There is the saying that Jesus is the reason for the season, and I have thought about Jesus a lot this year, though probably not in the traditional sense. Keeping with my theme of looking for the good, I've thought about all the principles that Jesus taught that, if we'll just believe them and apply them in our lives, will bring lots and lots of good into our lives. He taught that what we ask for in prayer, which I interpret to mean what we focus our thoughts on, we will receive...if we believe we will receive it. In other words, we get what we expect to get.

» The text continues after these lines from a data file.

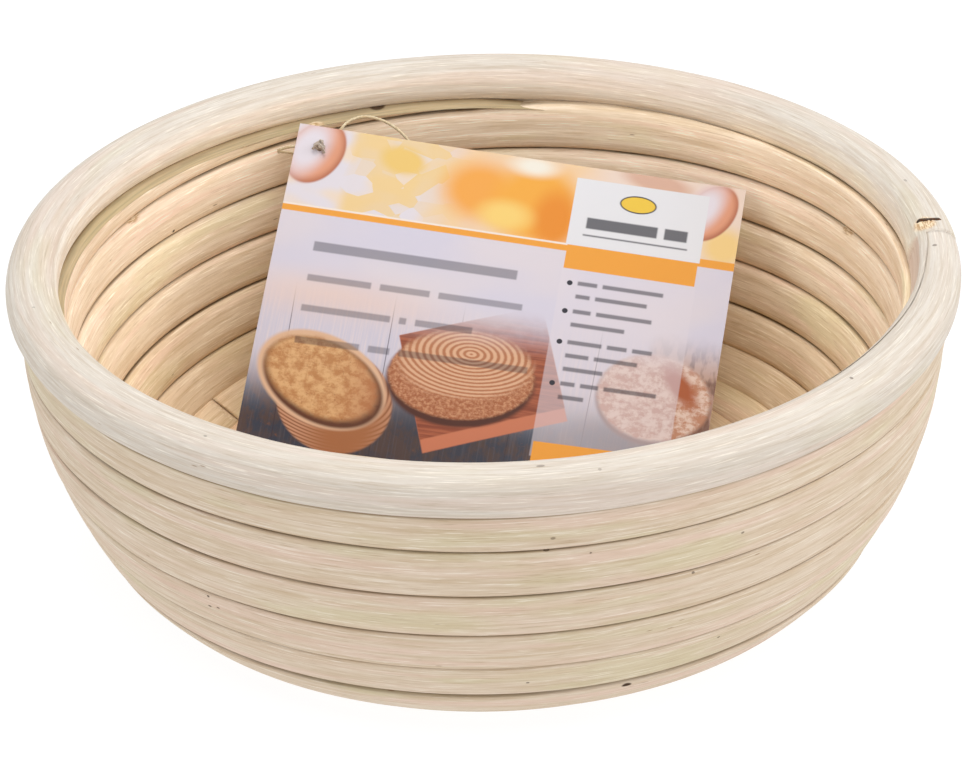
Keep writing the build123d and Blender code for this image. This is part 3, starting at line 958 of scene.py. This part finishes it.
def cane_material(name, pale, warm, deep, groove_dirt_and_shade_tone, groove_strength, pared_tones, tint, marks):
    """Rattan core: fine fibres along the cane, streaks of pink and green, pores, grooves darkened with dirt
    and painted shade, and painted light and shade on the inside.
    """
    g = Graph(name, "straight", specular=0.16)
    groove, inside, pared, torn = (g.attribute(key, "Fac") for key in ("groove", "inside", "pared", "torn"))
    fine = g.grain((85, 2700, 2700), detail=3, rough=0.7)
    medium = g.grain((32, 900, 900), (3, 1, 7), detail=3, rough=0.6)
    broad = g.grain((9, 190, 190), (11, 4, 2), detail=2)
    patches = g.grain((17, 90, 90), (5, 9, 1), detail=2)
    tone = g.fade(pale, warm, medium, 0.34, 0.68)
    tone = g.fade(tone, (226, 196, 180), broad, 0.48, 0.68, 0.0, 0.55 * tint)
    tone = g.fade(tone, (208, 198, 160), patches, 0.52, 0.68, 0.0, 0.50 * tint)
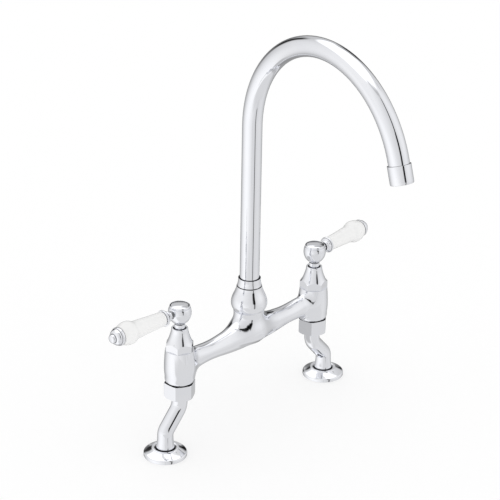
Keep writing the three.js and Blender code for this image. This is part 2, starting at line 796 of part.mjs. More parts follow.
function leverFerrule() {
  const outer = ferruleDiameter / 2;
  const start = ferruleStart;
  const end = ferruleStart + ferruleLength;
  return turnedAlongX([
    [rodHole, start], [stemNeckDiameter / 2 + 0.4, start], [stemNeckDiameter / 2 + 0.9, start + 0.6],
    [stemNeckDiameter / 2 + 0.7, start + ferruleLength * 0.35],
    [outer * 0.66, start + ferruleLength * 0.62], [outer - 0.3, end - 1.6], [outer, end - 1.1],
    [outer, end - 0.3], [outer - 0.4, end], [rodHole, end],
  ]);
}

function leverHandle() {
  const root = handleRootDiameter / 2;
  const waist = handleWaistDiameter / 2;
  const bulge = handleBulgeDiameter / 2;
  const last = handleEndDiameter / 2;
  const at = (share) => handleStart + handleLength * share;
  return turnedAlongX([
    [rodHole, at(0)], [root - 0.4, at(0)], [root, at(0.01)], [(root + waist) / 2, at(0.34)],
    [waist, at(0.655)], [waist + 0.6, at(0.69)], [bulge - 0.5, at(0.755)], [bulge, at(0.815)],
    [bulge - 0.5, at(0.88)], [last + 0.6, at(0.955)], [last - 0.2, at(1)], [rodHole, at(1)],
  ]);
}

function leverEndCap() {
  const outer = endCapDiameter / 2;
  const button = buttonDiameter / 2;
  const bandEnd = endCapStart + endCapBand;
  const domeEnd = bandEnd + endCapDome;
  const end = domeEnd + buttonLength;
  return turnedAlongX([
    [rodHole, endCapStart], [outer - 0.3, endCapStart], [outer, endCapStart + 0.4], [outer, bandEnd - 0.4],
    [outer - 0.7, bandEnd], [outer - 1, bandEnd + endCapDome * 0.45], [outer - 2.6, domeEnd - 0.4],
    [button, domeEnd], [button, domeEnd + buttonLength * 0.6], [button * 0.7, end - 0.2], [0, end],
    [0, stemEnd + gap], [rodHole, stemEnd + gap],
  ]);
}

// ---------------------------------------------------------------- materials

function finish(color, roughness, metalness) {
  return new THREE.MeshStandardMaterial({ color, roughness, metalness });
}

const chrome = () => finish(0xdfe2e8, 0.08, 1);
const brass = () => finish(0xc9a24e, 0.35, 1);
const rubber = () => finish(0x1c1c1e, 0.8, 0);
const glaze = () => finish(0xf6f5f1, 0.12, 0);
const alumina = () => finish(0xe6e2d6, 0.3, 0);
const nylon = () => finish(0xd8d8d2, 0.5, 0);
const fibre = () => finish(0x8a3b2c, 0.85, 0);

// ---------------------------------------------------------------- assembly

const faucet = new THREE.Group();

function add(parent, name, geometry, material) {
  const mesh = new THREE.Mesh(geometry, material);
  mesh.name = name;
  parent.add(mesh);
  return mesh;
}

add(faucet, 'bridge_body', bridgeBody(), chrome());
add(faucet, 'spout_hub', spoutHub(), chrome());

const spout = new THREE.Group();
spout.rotation.z = radians(spoutRestTurn - 90);
faucet.add(spout);
add(spout, 'spout_tube', spoutTube(), chrome());
add(spout, 'spout_collar', spoutCollar(), chrome());
add(spout, 'spout_spigot', spoutSpigot(), brass());
add(spout, 'spout_o_ring_lower', rubberRing(spigotGrooveRadius, lowerRingLevel), rubber());
add(spout, 'spout_o_ring_upper', rubberRing(spigotGrooveRadius, upperRingLevel), rubber());
add(spout, 'spout_slip_ring', ring(spigotGrooveRadius + gap, spigotGrooveRadius + gap + ringSection,
  slipRingBottom, slipRingBottom + slipRingHeight), nylon());

const nozzle = new THREE.Group();
nozzle.position.copy(tip.point);
nozzle.quaternion.setFromUnitVectors(new THREE.Vector3(0, 0, 1), tip.tangent);
spout.add(nozzle);
add(nozzle, 'aerator_housing', aeratorHousing(), chrome());
add(nozzle, 'aerator_gasket', ring(tubeBoreRadius - 1, aeratorRadius, aeratorGasketStart,
  aeratorGasketStart + gasketThickness), rubber());
add(nozzle, 'aerator_insert', aeratorInsert(), nylon());

// One pillar with its valve, lever, union and leg. The threads pull up at a different angle on each
// side, so the hexagons of the nut and the bonnet stand turned by these degrees.
const pillars = [
  { name: 'left', side: -1, nutTurn: 0, bonnetTurn: 7 },
  { name: 'right', side: 1, nutTurn: 16, bonnetTurn: -16 },
];

for (const { name, side, nutTurn, bonnetTurn } of pillars) {
  const pillar = new THREE.Group();
  pillar.position.x = side * halfSpacing;
  faucet.add(pillar);
  const put = (piece, geometry, material) => add(pillar, `${name}_${piece}`, geometry, material);

  put('seat_washer', ring(tailBoreRadius + gap, cartridgeRadius - gap, valveSeat + gap,
    valveSeat + gap + seatWasherThickness), rubber());
  put('valve_cartridge', valveCartridge(), brass());
  put('cartridge_o_ring', rubberRing(cartridgeGrooveRadius, cartridgeRingLevel), rubber());
  put('ceramic_disc_fixed', ceramicDisc(fixedDiscBottom), alumina());
  put('bonnet', bonnet(), chrome()).rotation.z = radians(bonnetTurn);
  put('union_nut', unionNut(), chrome()).rotation.z = radians(nutTurn);
  put('union_washer', ring(tailBoreRadius, tailDiameter / 2 - gap, unionWasherBottom,
    unionWasherBottom + unionWasherThickness), fibre());

  const lever = new THREE.Group();
  lever.rotation.z = side < 0 ? Math.PI - radians(leverRestTurn) : radians(leverRestTurn);
  pillar.add(lever);
  const fix = (piece, geometry, material) => add(lever, `${name}_${piece}`, geometry, material);
  fix('ceramic_disc_turning', ceramicDisc(turningDiscBottom).rotateZ(Math.PI / 2), alumina());
  fix('valve_spindle', valveSpindle(), brass());
  fix('spindle_o_ring', rubberRing(spindleGrooveRadius, spindleRingLevel), rubber());
  fix('lever_head', leverHead(), chrome());
  fix('head_screw', headScrew(), brass());
  fix('index_cap', indexCap(), chrome());
  fix('lever_stem', leverStem(), chrome());
  fix('lever_ferrule', leverFerrule(), chrome());
  fix('lever_handle', leverHandle(), glaze());
  fix('lever_end_cap', leverEndCap(), chrome());

  const leg = new THREE.Group();
  leg.rotation.z = side < 0 ? Math.PI : 0;
  pillar.add(leg);
  const stand = (piece, geometry, material) => add(leg, `${name}_${piece}`, geometry, material);
  stand('crank_pipe', crankPipe(), chrome());
  stand('deck_flange', deckFlange(), chrome());
  stand('flange_gasket', ring(gasketInnerRadius, gasketOuterRadius, 0, flangeGasketThickness)
    .translate(legOffset, 0, 0), rubber());
}

export default faucet;
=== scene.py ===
# %% [markdown]
# # A bridge kitchen faucet in polished chrome
#
# Two lever valves stand on pillars, a cast bridge joins them, and a swan-neck spout turns on the middle
# of the bridge. The solids of the faucet are already there: they come in as a fixed frame, in metres,
# with +Z up and the origin on the worktop between the pillars. This lesson dresses that frame. Chrome
# shows every facet, so each piece that can be seen is modelled again as a smooth mesh in the same place.

import json
from math import atan2, cos, hypot, pi, radians, sin, tau

import bpy
import numpy as np
from mathutils import Matrix, Vector


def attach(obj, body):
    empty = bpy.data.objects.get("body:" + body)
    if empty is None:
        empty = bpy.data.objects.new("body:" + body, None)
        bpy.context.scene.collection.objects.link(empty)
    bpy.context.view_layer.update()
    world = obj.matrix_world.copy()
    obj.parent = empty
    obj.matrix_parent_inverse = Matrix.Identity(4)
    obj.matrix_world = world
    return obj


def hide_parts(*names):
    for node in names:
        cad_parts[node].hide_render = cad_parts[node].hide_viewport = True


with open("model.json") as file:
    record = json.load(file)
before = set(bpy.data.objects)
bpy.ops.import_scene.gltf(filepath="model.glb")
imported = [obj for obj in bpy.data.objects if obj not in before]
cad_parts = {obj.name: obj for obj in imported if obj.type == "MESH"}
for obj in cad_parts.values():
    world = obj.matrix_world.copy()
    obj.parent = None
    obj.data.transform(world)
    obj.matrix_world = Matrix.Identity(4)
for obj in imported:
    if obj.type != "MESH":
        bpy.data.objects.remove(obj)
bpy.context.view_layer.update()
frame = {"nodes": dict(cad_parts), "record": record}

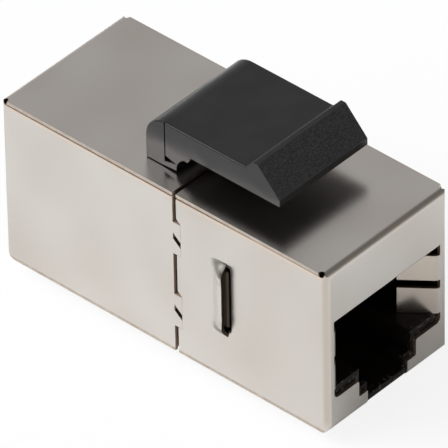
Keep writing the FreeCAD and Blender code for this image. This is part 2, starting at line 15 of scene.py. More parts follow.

So this year I have actually enjoyed the Christmas season because I haven't put any attention on the parts of it that are stressful for me. I haven't tried to force Christmas to be anything in particular. I haven't tried to force myself to feel anything in particular. I haven't let myself feel sad because of what I "don't" have. I haven't tried to re-create any feelings or re-live any experiences that I've had in the past. I've stayed in the now moment and I've only put my attention on the parts of Christmas that bring me joy and pleasure now. And as I've looked for good in the holidays, the most amazing thing has happened! I found it!!! Wow! I might be on to something here!!!

Happy Holidays to everyone! A little late I guess. Sorry!!! :D btw, that really is my Christmas tree! Blue balls and all! LOL!